I might be of a certain age and I might be a divorcee but I don't have to silently put up with this type of harassment and I don't.

I'm not happy my daughter had to witness these invasions  of privacy and person but at least she now knows that if attention is not invited, if it makes her feel uncomfortable, then it's simply not welcome and frankly these deviants should and can fuck right off.


Thursday, May 2, 2019

People watching is the only reason I will travel these days


I'm always so surprised to see how long it's taken me between posts.. I really shouldn't be. And I always feel the need to apologise, quickly followed by a wry comment usually alluding to why it hardly matters.  It's not like the Government is relying on an update from me to set the treasury forecast (*see?*). And let's also be honest - I'm the only reader of this blog.  I'm a reader - writer, like a singer-songwriter minus the singing and the song.
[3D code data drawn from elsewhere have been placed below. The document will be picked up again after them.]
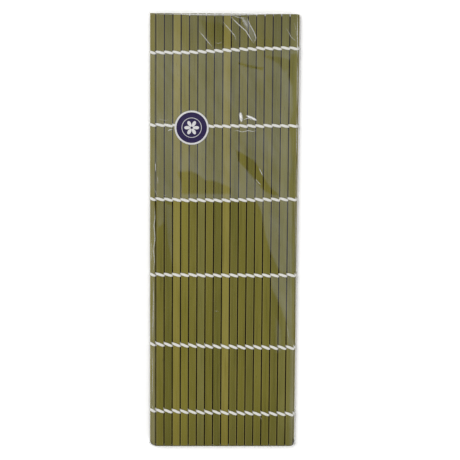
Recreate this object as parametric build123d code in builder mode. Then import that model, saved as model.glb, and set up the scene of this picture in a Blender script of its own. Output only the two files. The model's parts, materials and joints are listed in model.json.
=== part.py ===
from build123d import *
from math import copysign, radians, tan
import os

os.makedirs("parts", exist_ok=True)

# A bamboo rolling mat, folded in three like a letter Z and slipped into a clear film sleeve.
# X runs across the slats, Y along them, Z up. The sleeve's underside lies on Z = 0.

# Slats: split bamboo strips. The one that starts the top layer is narrower.
slat_length = 270.0
slat_width = 4.3
narrow_slat_width = 3.0
slat_thickness = 1.6
slat_edge_chamfer = 0.35

# Twine: two flattened cotton strands in each row, which pass over and under the slats by turns
twine_width = 1.5
twine_thickness = 0.6
twine_clearance = 0.1
strand_gap = 0.1
twine_corner_cut = 0.55
knot_radius = 0.4
knot_sides = 8
row_place_share = (0.415, 0.246, 0.076, -0.097, -0.263, -0.419)

# Layers, counted as the mat runs: bottom from left to right, middle back to the left, top to the right
bottom_slats = 15
middle_slats = 18
top_slats = 18

# Left fold, in degrees: how far the top layer's first slat leans down to it
left_edge_lean = 14.0

# Film sleeve: a flat bag, shut at its lower end and open at its upper end
film_thickness = 0.12
film_clearance = 0.2
film_end_room = 1.2
film_corner_radius = 0.8

# Round paper label on the film
label_diameter = 21.0
label_thickness = 0.12
label_centre_x = -20.1
label_centre_y = 65.6

# Worked out from the sizes above
slat_gap = twine_thickness + 2 * twine_clearance
strand_height = slat_thickness / 2 + twine_clearance + twine_thickness / 2
wrap_height = strand_height + twine_thickness / 2
strand_offset = (twine_width + strand_gap) / 2
knot_place = slat_width / 2 + twine_clearance + knot_radius
slat_count = bottom_slats + middle_slats + top_slats
right_fold = bottom_slats - 1
left_fold = bottom_slats + middle_slats - 1
slat_widths = [slat_width] * slat_count
slat_widths[left_fold + 1] = narrow_slat_width
half_steps = [(width + slat_gap) / 2 for width in slat_widths]


def hinge_bend(hinge):
    """Degrees that the mat turns at a hinge, positive when it turns up and back to the left."""
    bends = {
        right_fold: 180,
        left_fold: left_edge_lean - 180,
        left_fold + 1: -left_edge_lean,
    }
    return bends.get(hinge, 0)


def hinge_height(hinge):
    """How far a hinge's axis lies from the slats' middle plane: a bent one lies in the inner strand."""
    bend = hinge_bend(hinge)
    return copysign(strand_height, bend) if bend else 0


def lean_plane(place, lean):
    """A plane across the slats: its x runs along the mat's route and its y stands out of the slat."""
    return Plane(place, x_dir=Vector(1, 0, 0).rotate(Axis.Y, -lean), z_dir=(0, -1, 0))


def walk(start):
    """The plane of every slat's section and the place of every hinge, from the first slat on."""
    slats = [lean_plane(start, 0)]
    hinges = []
    lean = 0
    for hinge in range(slat_count - 1):
        height = hinge_height(hinge)
        hinge_place = slats[-1].from_local_coords((half_steps[hinge], height, 0))
        lean += hinge_bend(hinge)
        turned = lean_plane(hinge_place, lean)
        slats.append(lean_plane(turned.from_local_coords((half_steps[hinge + 1], -height, 0)), lean))
        hinges.append(hinge_place)
    return slats, hinges


# The mat is laid out once from zero, to find its reach to each side, and then in its place
loose_slats, loose_hinges = walk(Vector(0, 0, 0))
left_edge = loose_slats[left_fold + 1]
left_corner = (-half_steps[left_fold + 1] - twine_thickness / 2, wrap_height - twine_corner_cut, 0)
left_reach = left_edge.from_local_coords(left_corner).X
knot_reach = loose_slats[-1].from_local_coords((knot_place, 0, 0)).X + knot_radius
right_reach = max(knot_reach, loose_hinges[right_fold].X + twine_thickness / 2)
mat_middle = (left_reach + right_reach) / 2
mat_height = film_thickness + film_clearance + wrap_height
slat_planes, hinge_places = walk(Vector(-mat_middle, 0, mat_height))
top_height = slat_planes[left_fold + 2].origin.Z


# Slats
for number, (section_plane, width) in enumerate(zip(slat_planes, slat_widths), start=1):
    slat_name = f"slat_{number:02d}"
    with BuildPart() as slat:
        with BuildSketch(section_plane) as slat_section:
            Rectangle(width, slat_thickness)
            chamfer(slat_section.vertices(), slat_edge_chamfer)
        extrude(amount=slat_length / 2, both=True)
    slat.part.label = slat_name
    export_step(slat.part, f"parts/{slat_name}.step")


# Twine rows
def cut_corners(points):
    """The same route with each corner cut off, so that the strand turns in two even steps."""
    route = [points[0]]
    for before, corner, after in zip(points[:-2], points[1:-1], points[2:]):
        route.append(corner + (before - corner).normalized() * twine_corner_cut)
        route.append(corner + (after - corner).normalized() * twine_corner_cut)
    return route + [points[-1]]


def strand_points(first_side):
    """Corners of one strand's route: across each slat on one face, then through the gap to the other."""
    side = first_side
    points = [slat_planes[0].from_local_coords((-knot_place, 0, 0))]
    points.append(slat_planes[0].from_local_coords((-knot_place, side * strand_height, 0)))
    for hinge in range(slat_count - 1):
        gap_start = (half_steps[hinge], side * strand_height, 0)
        points.append(slat_planes[hinge].from_local_coords(gap_start))
        side = -side
        gap_end = (-half_steps[hinge + 1], side * strand_height, 0)
        points.append(slat_planes[hinge + 1].from_local_coords(gap_end))
    points.append(slat_planes[-1].from_local_coords((knot_place, side * strand_height, 0)))
    points.append(slat_planes[-1].from_local_coords((knot_place, 0, 0)))
    return points


def ribbon(route):
    """Outline of a strand seen from its side: its route, half a thickness out to each side."""
    outer = []
    inner = []
    for place, corner in enumerate(route):
        before = route[max(place - 1, 0)]
        after = route[min(place + 1, len(route) - 1)]
        arriving = (corner - before).normalized() if place > 0 else (after - corner).normalized()
        leaving = (after - corner).normalized() if place < len(route) - 1 else arriving
        middle = (arriving + leaving).normalized()
        out = Vector(-middle.Z, 0, middle.X) * (twine_thickness / 2 / middle.dot(leaving))
        outer.append(corner + out)
        inner.append(corner - out)
    return outer + inner[::-1]


strand_outlines = {side: ribbon(cut_corners(strand_points(side))) for side in (1, -1)}

for number, share in enumerate(row_place_share, start=1):
    row_name = f"twine_row_{number}"
    row_y = share * slat_length
    with BuildPart() as twine_row:
        for side, outline in strand_outlines.items():
            strand_plane = Plane.XZ.offset(-row_y - side * strand_offset)
            with BuildSketch(strand_plane):
                with BuildLine():
                    Polyline([(point.X, point.Z) for point in outline], close=True)
                make_face()
            extrude(amount=twine_width / 2, both=True)
        for end_plane, end_place in ((slat_planes[0], -knot_place), (slat_planes[-1], knot_place)):
            knot_centre = end_plane.from_local_coords((end_place, 0, -row_y))
            with BuildSketch(Plane(knot_centre, x_dir=end_plane.x_dir, z_dir=(0, -1, 0))):
                RegularPolygon(knot_radius, knot_sides)
            extrude(amount=strand_offset + twine_width / 2, both=True)
    twine_row.part.label = row_name
    export_step(twine_row.part, f"parts/{row_name}.step")


# Film sleeve
strand_reach = max(abs(point.X) for outline in strand_outlines.values() for point in outline)
film_half_width = strand_reach + film_clearance + film_thickness
film_half_length = slat_length / 2 + film_end_room
film_wrap = wrap_height + film_clearance + film_thickness
film_top = top_height + film_wrap
film_reach = strand_height + film_wrap
left_bend_x = hinge_places[left_fold + 1].X - film_reach * tan(radians(left_edge_lean / 2))
left_wall_top = film_top - (left_bend_x + film_half_width) * tan(radians(left_edge_lean))

with BuildPart() as sleeve_back:
    with BuildSketch(Plane.XY):
        Rectangle(2 * film_half_width, 2 * film_half_length)
    extrude(amount=film_thickness)
sleeve_back.part.label = "sleeve_back"
export_step(sleeve_back.part, "parts/sleeve_back.step")

with BuildPart() as sleeve_front:
    with BuildSketch(Plane.XZ.offset(-film_half_length)) as front_outline:
        with BuildLine():
            Polyline(
                (-film_half_width, film_thickness),
                (-film_half_width, left_wall_top),
                (left_bend_x, film_top),
                (film_half_width, film_top),
                (film_half_width, film_thickness),
                close=True,
            )
        make_face()
        fillet(front_outline.vertices().group_by(Axis.Z)[1:], film_corner_radius)
    extrude(amount=2 * film_half_length)
    mouth = sleeve_front.faces().sort_by(Axis.Y)[-1]
    underside = sleeve_front.faces().sort_by(Axis.Z)[0]
    offset(amount=-film_thickness, openings=[mouth, underside])
sleeve_front.part.label = "sleeve_front"
export_step(sleeve_front.part, "parts/sleeve_front.step")


# Label
with BuildPart() as label:
    with BuildSketch(Plane((label_centre_x, label_centre_y, film_top))):
        Circle(label_diameter / 2)
    extrude(amount=label_thickness)
label.part.label = "label"
export_step(label.part, "parts/label.step")
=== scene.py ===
import json
import math

import bmesh
import bpy
import numpy as np
from mathutils import Matrix, Vector, noise
from mathutils.bvhtree import BVHTree


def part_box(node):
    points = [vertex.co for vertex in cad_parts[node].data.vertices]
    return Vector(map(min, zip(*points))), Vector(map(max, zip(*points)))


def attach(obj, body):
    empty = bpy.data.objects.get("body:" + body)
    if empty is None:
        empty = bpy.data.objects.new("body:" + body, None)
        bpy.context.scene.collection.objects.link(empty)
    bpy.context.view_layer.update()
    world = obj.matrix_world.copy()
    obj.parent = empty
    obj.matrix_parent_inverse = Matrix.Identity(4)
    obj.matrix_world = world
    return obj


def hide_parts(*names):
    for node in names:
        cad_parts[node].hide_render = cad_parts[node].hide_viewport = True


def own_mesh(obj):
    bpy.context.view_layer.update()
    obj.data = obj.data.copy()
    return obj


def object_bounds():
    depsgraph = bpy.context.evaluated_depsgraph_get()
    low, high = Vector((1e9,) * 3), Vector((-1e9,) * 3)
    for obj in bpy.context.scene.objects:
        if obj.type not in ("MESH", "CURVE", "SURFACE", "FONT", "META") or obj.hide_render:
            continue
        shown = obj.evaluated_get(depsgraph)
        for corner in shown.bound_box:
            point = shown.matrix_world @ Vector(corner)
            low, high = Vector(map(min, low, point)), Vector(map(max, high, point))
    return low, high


# A bamboo rolling mat, folded in three and packed in a tight clear film sleeve, seen from straight above.
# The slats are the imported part's own. The twine, the film and the label are made finer here.

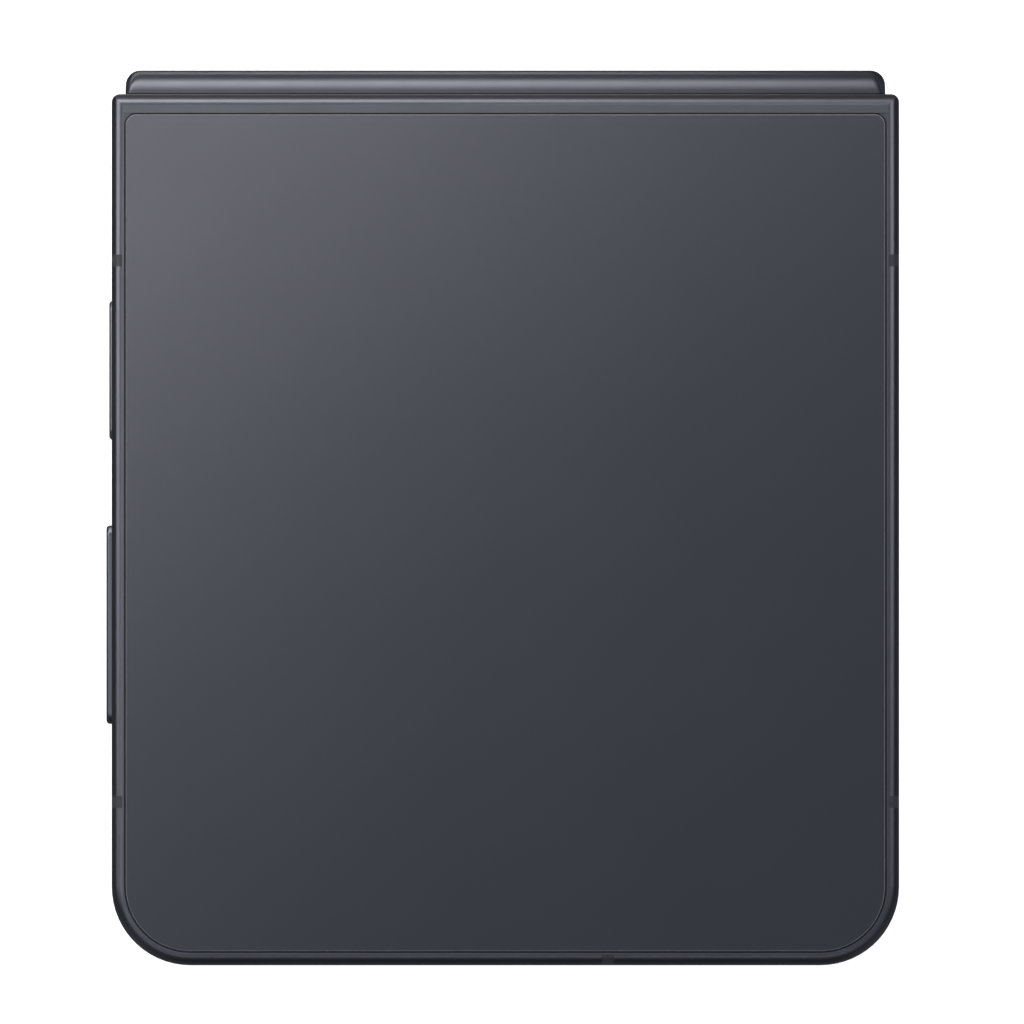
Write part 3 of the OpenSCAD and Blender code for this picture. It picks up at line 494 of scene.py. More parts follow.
class Finish(Tree):
    """A procedural material: one Principled shader and the textures wired into it."""

    def __init__(self, name, color, metallic=0.0, roughness=0.5, sockets=None):
        self.material = bpy.data.materials.new(name)
        super().__init__(self.material)
        self.shader = self.nodes["Principled BSDF"]
        self.color = color
        self.roughness = roughness
        values = {"Base Color": (*color, 1.0), "Metallic": metallic, "Roughness": roughness}
        values.update(sockets or {})
        for socket, value in values.items():
            self.shader.inputs[socket].default_value = value
        self.place = self.nodes.new("ShaderNodeTexCoord").outputs["Object"]
        self.normal = None

    def noise(self, grain, detail=2.0, stretch=(1.0, 1.0, 1.0)):
        """Grey noise with blotches about as large as grain, drawn out where stretch is below 1."""
        scaled = self.add("ShaderNodeMapping",
                          {"Vector": self.place, "Scale": [s / grain for s in stretch]})
        return self.add("ShaderNodeTexNoise", {"Vector": scaled.outputs[0], "Scale": 1.0,
                                               "Detail": detail}).outputs[0]

    def vary_color(self, factor, spread=0.1):
        """Runs the colour between a darker and a lighter shade."""
        dark = [c * (1 - spread) for c in self.color]
        light = [min(1.0, c * (1 + spread)) for c in self.color]
        shades = self.ramp(factor, [(NOISE_LOW, dark), (NOISE_HIGH, light)])
        self.links.new(shades, self.shader.inputs["Base Color"])
        return self

    def vary_roughness(self, factor, spread=0.05):
        """Runs the roughness a little up and down."""
        ranged = self.add("ShaderNodeMapRange", {"Value": factor, "From Min": NOISE_LOW,
                                                 "From Max": NOISE_HIGH,
                                                 "To Min": max(0.0, self.roughness - spread),
                                                 "To Max": min(1.0, self.roughness + spread)})
        self.links.new(ranged.outputs[0], self.shader.inputs["Roughness"])
        return self

    def bump(self, factor, height):
        """Raises the surface by up to a height where the factor is high."""
        inputs = {"Height": factor, "Distance": height, "Strength": 1.0}
        if self.normal:
            inputs["Normal"] = self.normal
        self.normal = self.add("ShaderNodeBump", inputs).outputs[0]
        self.links.new(self.normal, self.shader.inputs["Normal"])
        return self


def blasted_metal(name, color, roughness, grain):
    """Anodised aluminium with a fine blasted grain, a fifteenth as deep as it is wide."""
    finish = Finish(name, color, 1.0, roughness)
    finish.vary_color(finish.noise(9 * MM, 3.0), 0.035)
    finish.vary_roughness(finish.noise(3 * MM, 4.0), 0.02)
    return finish.bump(finish.noise(grain, 3.0), grain / 15)


def plain_plastic(name, color, roughness, grain=0.15 * MM, height=0.004 * MM):
    """Moulded plastic with a fine spark-eroded texture."""
    finish = Finish(name, color, 0.0, roughness)
    finish.vary_color(finish.noise(4 * MM, 3.0), 0.08)
    finish.vary_roughness(finish.noise(1.5 * MM, 3.0), 0.05)
    return finish.bump(finish.noise(grain, 2.0), height)


def rolled_metal(name, color, roughness, stretch=(0.05, 1.0, 1.0), lines=0.12 * MM, height=0.002 * MM):
    """Rolled or drawn metal with lines along one direction."""
    finish = Finish(name, color, 1.0, roughness)
    streaks = finish.noise(lines, 4.0, stretch)
    finish.vary_color(finish.noise(5 * MM, 2.0), 0.08)
    finish.vary_roughness(streaks, 0.08)
    return finish.bump(streaks, height)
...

Anyway, I'm in Indianapolis today - the airport to be exact.  I'm (hopefully) on my way back to Blightey, though I have to admit, it's looking worryingly foggy out there.  I can only hope that this is 'normal' for airlines and pilots in the Mid-West.  I came over for work.  I've seen the airport terminal, the highway, the inside of my hotel, the road I cross to get to the office and the inside of the office.  And this morning I did that sight seeing tour in reverse.

So here I am 4 hours early to catch a domestic flight into Atlanta where the real journey so to speak begins.  I refer to the knicker soiling part of any travel for me, the long haul in a supersonic jet that somehow gets 35,000 feet up in the air with a bunch of fat bastards on it.  It's 10:38 am and that flight isn't until this evening...but I have set a timer alerting me to when it will ' no longer be too early to drink alcohol' in order to begin anaesthetising.

A glass of bubbly is the usual tipple for breakfast...so I'm good to go.  Hard spirits can kick in at midday when it's more publicly acceptable, and then after that basically anything and everything goes.  I'm looking for that comfortably numb feeling when I won't care if Snoopy dressed as The Red Baron clambers onboard and takes his seat in the cockpit.

Cabin crew to cross check

I've never been the best traveller - truth be told and as I've aged, I've picked up as unpleasant a harpy as I've become, that inconsiderate mistress - anxiety.  Apparently this can be a side effect of menopause.  Brilliant.

Here's how it manifested this time round.  A few months in advance of this trip, I had a will drawn up, as in a Last Will and Testament type thing-a-ma-gig.  I called all my pensions and updated the beneficiary to my daughter and I told my best friend where I keep my best trinkets to ensure that should anything happen to me - The Lish is to get everything.  And most importantly my ex -husband is not to get a single bean.

So as you can see, perfectly rational behaviour.  I also had to ask my boyfriend if he would take the cat.  He is more of a dog person.  It's a big ask.  He said yes.  Which is nice.

I think I might need help.

Getting to the point of today's post.  People are weird eh?  I've just watched 2 portly Americans wipe each other's trousers down with wet wipes.  Presumably they are too fat to bend down far enough to do their own.  Actually that's quite ingenious.

Anyhoo, should a year go by and this blog remain without update, then the plane has gone down and I did the right thing.